Everything from the line containing "Turn this picture" down to the line containing "case, standing open." is to be returned exactly; include both boundary lines and leave out all others.

Entries with model source code
· · · ·

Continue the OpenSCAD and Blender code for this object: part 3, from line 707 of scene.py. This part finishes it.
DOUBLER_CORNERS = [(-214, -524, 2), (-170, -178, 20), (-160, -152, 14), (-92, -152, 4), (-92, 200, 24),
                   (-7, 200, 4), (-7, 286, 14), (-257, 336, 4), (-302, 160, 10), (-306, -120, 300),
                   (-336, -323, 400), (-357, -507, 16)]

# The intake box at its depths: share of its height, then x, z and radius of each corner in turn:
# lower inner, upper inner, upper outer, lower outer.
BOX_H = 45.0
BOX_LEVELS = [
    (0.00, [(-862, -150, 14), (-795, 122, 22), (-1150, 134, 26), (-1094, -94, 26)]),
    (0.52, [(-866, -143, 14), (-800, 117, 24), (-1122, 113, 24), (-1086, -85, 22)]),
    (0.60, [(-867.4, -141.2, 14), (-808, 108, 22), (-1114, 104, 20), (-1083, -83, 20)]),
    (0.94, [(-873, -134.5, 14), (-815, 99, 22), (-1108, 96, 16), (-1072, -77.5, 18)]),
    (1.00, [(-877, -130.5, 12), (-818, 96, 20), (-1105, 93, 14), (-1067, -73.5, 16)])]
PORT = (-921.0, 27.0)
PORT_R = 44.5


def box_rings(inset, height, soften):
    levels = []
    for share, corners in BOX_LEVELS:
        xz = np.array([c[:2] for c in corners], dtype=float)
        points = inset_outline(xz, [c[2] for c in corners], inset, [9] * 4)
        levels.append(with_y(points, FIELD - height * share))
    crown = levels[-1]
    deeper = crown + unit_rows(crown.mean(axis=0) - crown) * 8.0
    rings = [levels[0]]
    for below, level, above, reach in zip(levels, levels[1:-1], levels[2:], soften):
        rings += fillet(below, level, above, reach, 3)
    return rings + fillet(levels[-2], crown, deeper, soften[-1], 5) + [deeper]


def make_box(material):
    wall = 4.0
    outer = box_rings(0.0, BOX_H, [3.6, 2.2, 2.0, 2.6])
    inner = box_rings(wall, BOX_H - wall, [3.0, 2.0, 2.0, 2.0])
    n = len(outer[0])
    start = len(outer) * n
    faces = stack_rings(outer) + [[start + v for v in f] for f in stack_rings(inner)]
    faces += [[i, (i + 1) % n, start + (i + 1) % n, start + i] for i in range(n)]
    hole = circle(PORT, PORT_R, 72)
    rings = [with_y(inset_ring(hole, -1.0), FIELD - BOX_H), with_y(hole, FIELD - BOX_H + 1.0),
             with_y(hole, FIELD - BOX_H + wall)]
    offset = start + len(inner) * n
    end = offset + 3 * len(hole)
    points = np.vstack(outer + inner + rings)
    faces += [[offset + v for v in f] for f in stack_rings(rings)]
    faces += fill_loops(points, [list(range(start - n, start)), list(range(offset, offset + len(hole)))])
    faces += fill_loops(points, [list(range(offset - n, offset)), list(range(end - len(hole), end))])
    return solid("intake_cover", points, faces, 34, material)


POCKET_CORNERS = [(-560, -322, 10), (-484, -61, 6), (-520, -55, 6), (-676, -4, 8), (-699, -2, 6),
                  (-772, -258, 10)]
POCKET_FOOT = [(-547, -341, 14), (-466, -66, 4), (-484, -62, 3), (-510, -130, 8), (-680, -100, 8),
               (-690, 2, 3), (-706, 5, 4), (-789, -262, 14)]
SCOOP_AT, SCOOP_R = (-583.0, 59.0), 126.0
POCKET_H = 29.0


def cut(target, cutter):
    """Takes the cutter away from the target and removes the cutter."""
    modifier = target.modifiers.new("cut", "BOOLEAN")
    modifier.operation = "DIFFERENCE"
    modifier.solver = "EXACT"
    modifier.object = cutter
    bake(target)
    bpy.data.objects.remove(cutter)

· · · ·

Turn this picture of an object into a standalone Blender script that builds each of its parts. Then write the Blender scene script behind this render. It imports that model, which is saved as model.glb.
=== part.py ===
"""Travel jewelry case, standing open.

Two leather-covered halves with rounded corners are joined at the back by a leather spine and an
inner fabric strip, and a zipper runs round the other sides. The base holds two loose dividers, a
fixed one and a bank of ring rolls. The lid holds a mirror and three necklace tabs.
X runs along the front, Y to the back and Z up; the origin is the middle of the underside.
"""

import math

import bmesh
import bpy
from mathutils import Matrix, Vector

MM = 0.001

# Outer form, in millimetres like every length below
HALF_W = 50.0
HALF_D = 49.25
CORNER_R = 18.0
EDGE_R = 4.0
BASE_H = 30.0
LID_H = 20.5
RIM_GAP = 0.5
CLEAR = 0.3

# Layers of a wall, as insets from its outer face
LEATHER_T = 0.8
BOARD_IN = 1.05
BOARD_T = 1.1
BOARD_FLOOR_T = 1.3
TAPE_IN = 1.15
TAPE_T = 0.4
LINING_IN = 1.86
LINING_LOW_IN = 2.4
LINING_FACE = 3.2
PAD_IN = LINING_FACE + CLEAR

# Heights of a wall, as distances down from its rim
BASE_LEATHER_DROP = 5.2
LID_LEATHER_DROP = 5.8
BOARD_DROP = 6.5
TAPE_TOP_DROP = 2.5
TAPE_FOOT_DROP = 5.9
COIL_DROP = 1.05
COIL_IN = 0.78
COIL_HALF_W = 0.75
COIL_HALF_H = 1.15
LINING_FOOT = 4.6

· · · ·

◆ **Correct output**
Turn this picture of an object into a standalone Blender script that builds each of its parts. Then write the Blender scene script behind this render. It imports that model, which is saved as model.glb.
=== part.py ===
"""Travel jewelry case, standing open.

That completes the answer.